As I write this, the International Council of Nurses (ICN) 25th Quadrennial Congress is drawing to a close. Australia’s ICN partners, the Australian College of Nursing and the Australian Nursing Federation, were proud to host this six day international event in Melbourne from 18 – 23 May 2013. It is the first time in over 50 years ICN Congress, the largest international nursing event, has been held in Australia.
Almost 4,000 nurses from more than 100 countries have gathered together to discuss issues affecting nurses and our key role in improving equity and access to health care.
ICN believes that one of the best ways to achieve universal access to health care is to maximise the potential of nurses through innovative models of care; working to full and, at times, expanded scope of practice; and a clear role in policy.

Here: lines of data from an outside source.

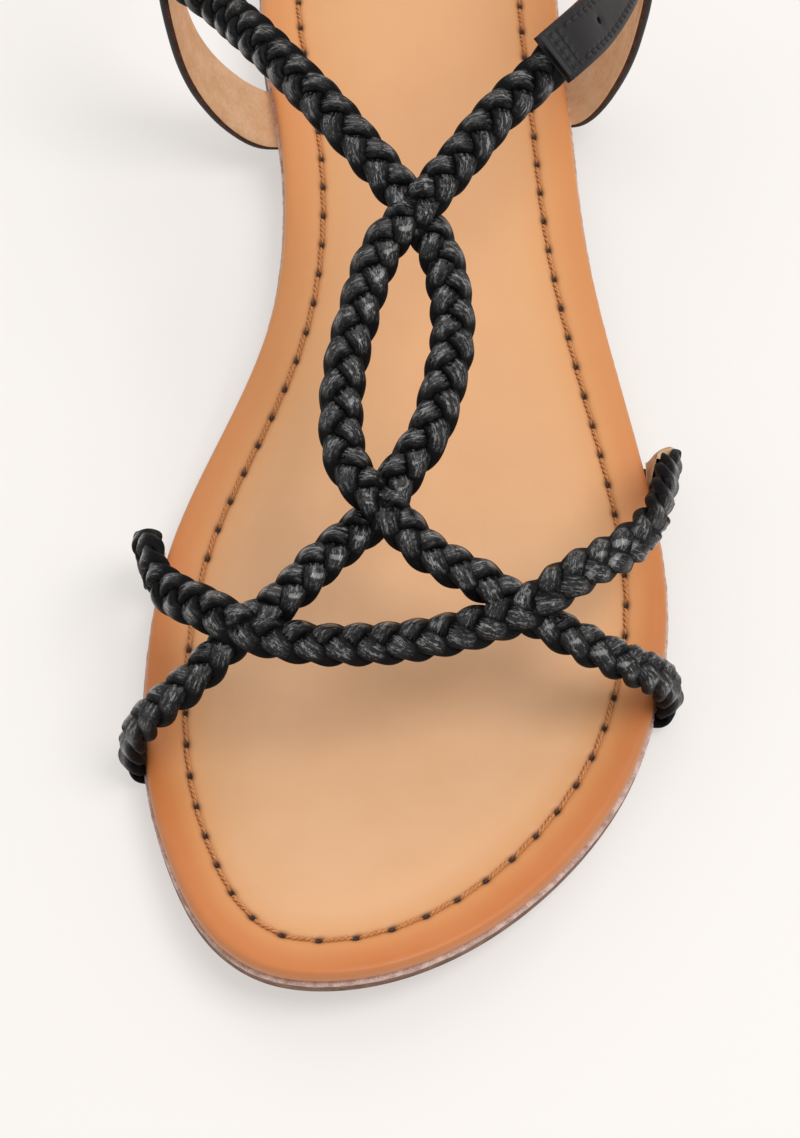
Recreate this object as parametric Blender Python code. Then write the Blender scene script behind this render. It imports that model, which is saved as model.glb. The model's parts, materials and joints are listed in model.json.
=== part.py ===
"""Left flat sandal with a braided leather upper, a heel band and a punched ankle tab.

The toe points to -Y, the outer (lateral) side of the foot is +X and +Z is up.
The origin is the middle of the flat under the heel, on the floor.
"""
import math

import bpy
import bmesh
import numpy as np
from mathutils import Matrix, Vector

MM = 0.001

# Driving sizes of the sole
FOOTBED_LENGTH = 245 * MM
BALL_WIDTH = 88.5 * MM
OUTSOLE_THICKNESS = 3.5 * MM
OUTSOLE_EASE = 0.8 * MM
SEAM_EASE = 0.4 * MM
INSOLE_THICKNESS = 3.2 * MM
PAD_RISE = 0.9 * MM
STITCH_LINE = 7 * MM
HEEL_LIFT = 6 * MM
TOE_SPRING = 8 * MM
WELT_OVERHANG = 0.4 * MM
HEEL_REST = 30 * MM

# Driving sizes of the straps
INSTEP_HEIGHT = 82 * MM
BRAID_WIDTH = 7.2 * MM
BRAID_THICKNESS = 3.4 * MM
BRAID_PERIOD = 15 * MM
TAIL_THICKNESS = 1.3 * MM
TAIL_LENGTH = 8 * MM
TAIL_WIDTH = 8 * MM
TAIL_SINK = 0.2 * MM
POCKET_RUN = 14 * MM
POCKET_STEP = 1 * MM
JOINED_THICKNESS = 1.8 * MM
MEDIAL_JOINED = 15.5 * MM
LATERAL_JOINED = 9 * MM
BAND_WIDTH = 12.5 * MM
BAND_THICKNESS = 2.2 * MM
BAND_HEIGHT = 60 * MM
TAB_WIDTH = 9.3 * MM
TAB_THICKNESS = 1.8 * MM
PUNCH_RADIUS = 0.7 * MM
PUNCH_PLACE = 14.5 * MM

# Clearance between pieces that lie on each other
GAP = 0.3 * MM

# Share of the footbed length where each zone of the tread ends, counted from the heel
HEEL_BREAST = 0.25
FOREFOOT_START = 0.645
FOREFOOT_END = 0.80
SPRING_POWER = 1.8
BREAST_RUN = 0.6 * MM
SLOPE_RUN = 1 * MM
STATION_SPACE = 1.2 * MM

# Half outlines of the footbed from the heel tip to the toe tip:
# along (share of FOOTBED_LENGTH), across (share of BALL_WIDTH)
MEDIAL_OUTLINE = (
    (0.000, 0.000), (0.012, -0.110), (0.050, -0.218), (0.120, -0.295), (0.200, -0.308),
    (0.300, -0.268), (0.385, -0.252), (0.470, -0.280), (0.560, -0.369), (0.650, -0.462),
    (0.740, -0.500), (0.830, -0.493), (0.910, -0.442), (0.965, -0.366), (0.992, -0.272),
    (1.000, -0.150),
)
LATERAL_OUTLINE = (
    (0.000, 0.000), (0.012, 0.110), (0.050, 0.220), (0.120, 0.300), (0.200, 0.318),
    (0.300, 0.338), (0.400, 0.362), (0.500, 0.413), (0.600, 0.472), (0.690, 0.500),
    (0.760, 0.482), (0.836, 0.414), (0.900, 0.308), (0.955, 0.163), (0.988, 0.008),
    (1.000, -0.150),
)
OUTLINE_STATIONS = 30
SPINE_START = 0.10
SPINE_END = 0.88

# Rings of the insole's section from the middle of its underside to the middle of its top:
# inset from the rim (share of STITCH_LINE, None is the middle), rise (share of
# INSOLE_THICKNESS), padding (share of PAD_RISE)
INSOLE_RINGS = (
    (None, 0.00, 0.00), (0.143, 0.00, 0.00), (0.029, 0.25, 0.00), (0.000, 0.55, 0.00),
    (0.050, 0.83, 0.00), (0.186, 1.00, 0.00), (1.000, 1.00, 0.00), (1.800, 1.00, 0.75),
    (None, 1.00, 1.00),
)

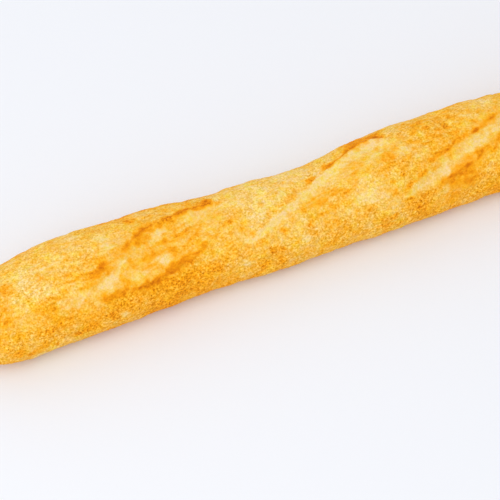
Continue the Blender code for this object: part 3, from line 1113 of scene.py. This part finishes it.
@dataclass(frozen=True)
class CrustFinish:
    """The baked crust's finish: its colours from pale cream to dark brown, and its fine grain."""

    grain: GrainFinish = GrainFinish()
    stops: tuple[tuple[float, Triple], ...] = (
        (0.00, (0.895, 0.628, 0.232)),
        (0.20, (0.902, 0.562, 0.138)),
        (0.42, (0.906, 0.477, 0.065)),
        (0.58, (0.932, 0.408, 0.021)),
        (0.72, (0.896, 0.338, 0.007)),
        (0.86, (0.784, 0.246, 0.003)),
        (1.00, (0.600, 0.155, 0.002)),
    )
    green_turn: float = 0.045
    blue_turn: float = -0.22
    roughness: float = 0.7
    specular: float = 0.06
    bump_depth: float = 0.00022

    def colour(self, n: Nodes, baking: Socket, hue: Socket, shade: Socket, flour: Socket) -> Socket:
        """Adds the colour of bread baked to a degree: a ramp of stops, turned a little by the hue.

        A hue of 1 raises green by a twentieth and lowers blue by a fifth, and -1 does the opposite.

        Args:
            n: the material's nodes.
            baking: where on the ramp the crust lies.
            hue: how far it turns towards lemon.
            shade: painted shade and light of the grain, which sets how bright the colour is.
            flour: what blue alone gains, which makes the crust paler without lighting it up.

        Returns:
            The colour.
        """
        ramp = n.tree.nodes.new("ShaderNodeValToRGB")
        n.feed(ramp, {"Fac": baking})
        elements = ramp.color_ramp.elements
        while len(elements) < len(self.stops):
            elements.new(0.5)
        for element, (at, colour) in zip(elements, self.stops):
            element.position, element.color = at, (*colour, 1.0)
        parts = n.add("SeparateColor", {"Color": ramp.outputs["Color"]})
        # the painted shade scales red, green and blue alike
        green = n.math("MULTIPLY_ADD", hue, self.green_turn, shade)
        blue = n.math("MULTIPLY_ADD", hue, self.blue_turn, n.math("ADD", shade, flour))
        gains = {"Red": shade, "Green": green, "Blue": blue}
        scaled = {key: n.math("MULTIPLY", parts[key], gain) for key, gain in gains.items()}
        return n.add("CombineColor", scaled)["Color"]

    def material(self) -> bpy.types.Material:
        """Makes the crust's material.

        Returns:
            The material, which reads the stored values and Object coordinates.
        """
        material = bpy.data.materials.new("baked crust")
        material.use_nodes = True
        n = Nodes(material.node_tree)
        baking, grain, hue = (n.add("Attribute", {}, attribute_name=key.value)["Fac"] for key in Stored)
        place = n.add("TexCoord", {})["Object"]
        # shade is the grain's painted shade and light
        more, shade, flour, height = self.grain.build(n, place, grain)
        bump = n.add("Bump", {"Height": height, "Strength": 1.0, "Distance": self.bump_depth})
        n.feed(material.node_tree.nodes["Principled BSDF"], {
            "Base Color": self.colour(n, n.math("ADD", baking, more), hue, shade, flour),
            "Roughness": self.roughness,
            "Specular IOR Level": self.specular,
            "Normal": bump["Normal"],
        })
        return material


@dataclass(frozen=True)
class Lamp:
    """A square soft lamp: its place and side in metres, its power in watts, and where it points."""

    name: str
    place: Triple
    side: float
    power: float
    aim: Triple = (-0.1, 0.0, 0.0)

    def build(self) -> None:
        """Adds the lamp to the scene, turned towards its aim."""
        data = bpy.data.lights.new(self.name, "AREA")
        data.size, data.energy = self.side, self.power
        lamp = add_object(self.name, data)
        lamp.location = self.place
        lamp.rotation_euler = (Vector(self.aim) - Vector(self.place)).to_track_quat("-Z", "Y").to_euler()


@dataclass
class Studio:
    """A pale plain floor, soft light from all round and above, and the camera."""

    aim: Triple = (-0.10674, -0.00658, 0.00519)
    turn: float = 22.6
    elevation: float = 56.0
    distance: float = 1.097
    view_width: float = 15.0
    sensor: float = 36.0
    sky: Triple = (0.955, 0.955, 0.985)
    sky_strength: float = 0.84
    floor_colour: Triple = (0.842, 0.860, 0.888)
    floor_half: float = 8.0
    floor_roughness: float = 0.9
    floor_specular: float = 0.1
    lamps: tuple[Lamp, ...] = (
        Lamp("key", (-0.6, -0.4, 1.5), 1.5, 5.95),
        Lamp("fill", (-1.2, -0.5, 0.8), 1.0, 3.1),
        Lamp("front", (0.5, -1.1, 0.5), 0.9, 0.8),
        Lamp("back", (0.1, 1.0, 0.9), 1.0, 1.0),
    )

    def build_camera(self) -> None:
        """Places the camera: it looks down at the loaf from its front left."""
        turn, elevation = math.radians(self.turn), math.radians(self.elevation)
        look = Vector((math.sin(turn) * math.cos(elevation), math.cos(turn) * math.cos(elevation),
                       -math.sin(elevation)))
        right = Vector((math.cos(turn), -math.sin(turn), 0.0))
        up = right.cross(look)
        data = bpy.data.cameras.new("camera")
        data.sensor_width = self.sensor
        data.lens = self.sensor / 2 / math.tan(math.radians(self.view_width / 2))
        camera = add_object("camera", data)
        camera.matrix_world = Matrix.Translation(Vector(self.aim) - look * self.distance) @ Matrix(
            (right, up, -look)).transposed().to_4x4()
        bpy.context.scene.camera = camera

    def build_floor(self) -> None:
        """Makes the floor, wide enough to fill every view down onto it."""
        mesh = bpy.data.meshes.new("floor")
        half = self.floor_half
        corners = [(-half, -half, 0), (half, -half, 0), (half, half, 0), (-half, half, 0)]
        mesh.from_pydata(corners, [], [(0, 1, 2, 3)])
        mesh.materials.append(bpy.data.materials.new("pale floor"))
        mesh.materials[0].use_nodes = True
        tree = mesh.materials[0].node_tree
        looks = {"Base Color": (*self.floor_colour, 1.0), "Roughness": self.floor_roughness,
                 "Specular IOR Level": self.floor_specular}
        Nodes(tree).feed(tree.nodes["Principled BSDF"], looks)
        floor = add_object("floor", mesh)

    def build_light(self) -> None:
        """Lights the scene: a pale sky all round and the soft lamps."""
        scene = bpy.context.scene
        scene.world = bpy.data.worlds.new("studio")
        scene.world.use_nodes = True
        tree = scene.world.node_tree
        Nodes(tree).feed(tree.nodes["Background"], {"Color": (*self.sky, 1.0), "Strength": self.sky_strength})
        for lamp in self.lamps:
            lamp.build()
        scene.view_settings.view_transform = "Standard"

    def build(self) -> None:
        """Makes the whole studio."""
        self.build_camera()
        self.build_floor()
        self.build_light()


def main() -> None:
    """Builds the loaf round the frame, then the studio."""
    logging.basicConfig(level=logging.INFO, format="%(name)s: %(message)s")
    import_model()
    low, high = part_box(NODE)
    piece = Crust(LoafForm(half_length=(high[0] - low[0]) / 2 / MM)).build()
    piece.data.materials.append(CrustFinish().material())
    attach(piece, BODY)
    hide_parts(NODE)
    log.info("crust: %d faces", len(piece.data.polygons))
    Studio().build()


if __name__ == "__main__":
    main()
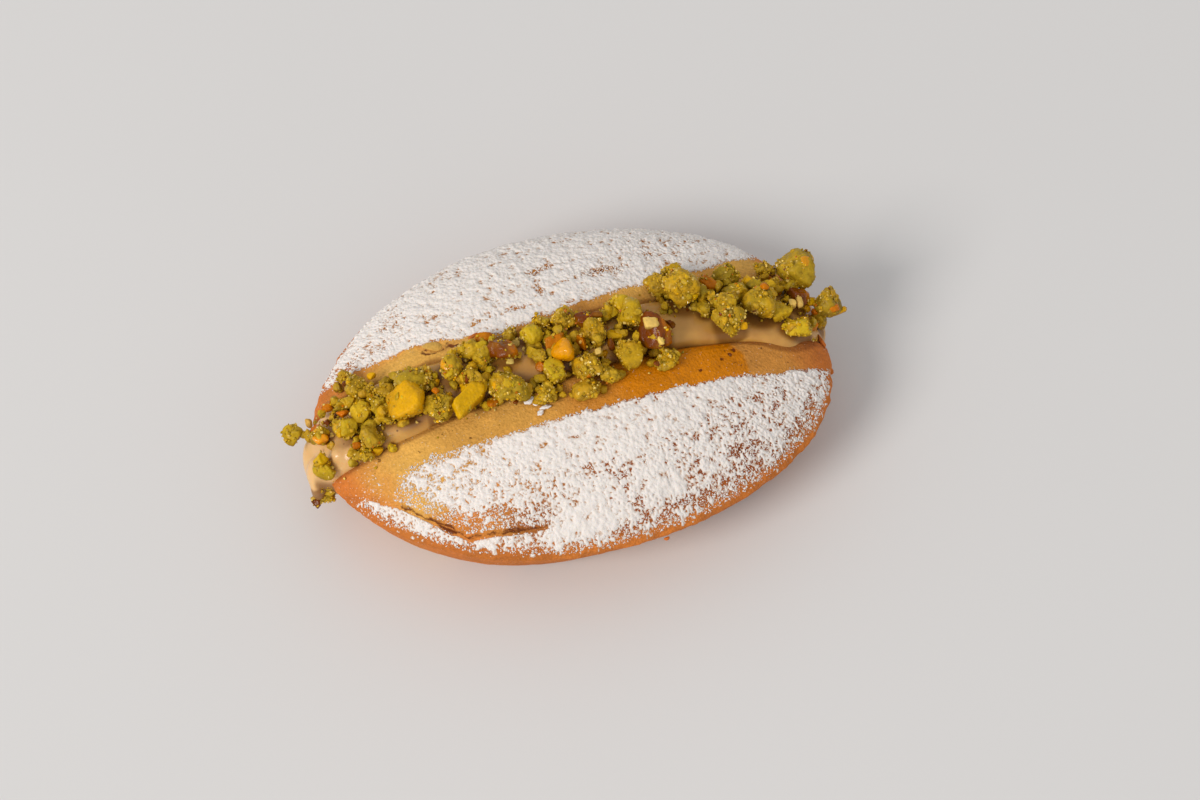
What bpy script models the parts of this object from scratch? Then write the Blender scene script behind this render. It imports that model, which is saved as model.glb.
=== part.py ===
"""A pasticciotto: an oval shortcrust pastry, slit open along its length, filled with nut cream and
topped with a line of broken pistachios.

Blender 4.5, metres, +Z up. X runs along the pastry, its blunter end at +X, -Y is the near side, and the
origin is the middle of the flat base. Three solids: pastry, cream and pistachios.
"""

import math
import random

import bmesh
import bpy
from mathutils import Euler, Matrix, Vector

MM = 0.001

# ---- driving sizes, in metres ----

LENGTH = 0.112
WIDTH = 0.0764
RIM_HEIGHT = 0.017
DOME_RISE = 0.0168
BASE_INSET = 0.0085
WALL_EVEN_SHARE = 0.62
GAP = 0.0003
NUT_GAP = 0.0005

# The plan outline is |x/a|^n + |y/b|^n = 1, and n grows from the pointed end at -X to the blunt end at +X.
OUTLINE_POWER = 2.015
OUTLINE_POWER_CHANGE = 0.163
DOME_POWER = 1.945
DOME_FULLNESS = 1.576
# The slight unevenness of the crust, as waves: height, turns along x and along y in radians a metre, phase.
SWELL_WAVES = ((0.00022, 95.0, 60.0, 1.3), (0.00012, 210.0, -160.0, 2.0))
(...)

The Congress kicked off with the Nursing Student Assembly on Saturday morning, followed by a spectacular Opening Ceremony on Saturday night. This ceremony included the traditional Parade of Nations – ICN Member Associations, including the newest members China and Palestine; and the formal international award presentations. The four day Scientific Program began in earnest on Sunday morning.
Topics covered at ICN Congress have included: the nursing workforce and workplace; equity, ethics and human rights; direct care and patient safety; nursing education and the learning environment; climate change; natural and man-made disasters; migration; ageing; care systems and access; quality and economics; health technology; infectious diseases such as TB and HIV; management; health and wellbeing; nursing history; changing scope of practice; regulation of the profession of nurses and nursing; rural nursing; leadership issues; advanced practice; and workplace violence. Like nursing itself, an incredibly broad and diverse range of areas to address and further explore. There were in excess of 550 presentations given in the Scientific Program and 590 posters on display.
The ICN Congress has provided a great opportunity for the ANF and our Australian nursing colleagues to raise and discuss the issues and challenges faced by Australia’s nursing workforce; to demonstrate how nurses are at the centre of the delivery of safe patient care across the country’s health and aged care sectors.
The Congress has allowed us to debate, share and learn from one another across the globe - an opportunity that Australian nurses have been able to take.